Hallo Guus! Thanks for sharing your thoughts and for your leadership on this issue.

I'd like to tug on one thread below.

On 3/4/26 6:01 AM, Guus der Kinderen wrote:

On the suggestion of working without a legal entity: I do have some concern specifically around intellectual property. How would IP be handled in that scenario?

Although in general I'm not a big believer in the concept of intellectual property [1] and that might be coloring my thoughts on this topic, I do wonder exactly what the threat model is regarding the protocol specifications that "we" define (right now "we" is the XSF, but in the future "we" could run something more like an open-source community, or to be pedantic an open-protocol community). Here are some possibile threats, with my comments on likelihood and potential damage.

1. Other organizations could fork our specs.

Likelihood: low (I'm not aware of any such organizations)

Damage: medium (I suppose it could be confusing to have multiple versions of the same protocol produced by different organizations)

2. Change control could be unclear.

Likelihood: low (it seems to me that protocol developers would still want their specs to be published in the primary "repository" even if we don't have a legal organization behind that publishing location)
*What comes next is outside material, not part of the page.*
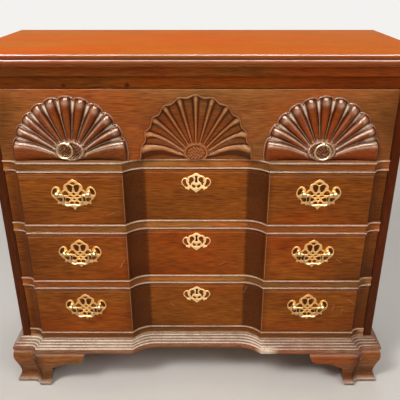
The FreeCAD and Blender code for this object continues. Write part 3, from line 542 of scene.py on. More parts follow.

Damage: medium (similar to #1 above)

3. The community could fragment.

Likelihood: medium (if we no longer have an "official" place to do the work, then protocol developers might go off and define their own extensions ... but in fact we've had this situation for a long time with custom extensions defined by companies and open-source projects, and it's not clear to me that having a *legal* organization is necessary to solve this "problem" - if indeed it is a problem)

Damage: medium (as noted, we've actually been dealing with this risk since the beginning and I think we've worked through it pretty well)

Do folks disagree with my assessment of these threats, or are there other significant threats that I haven't listed here?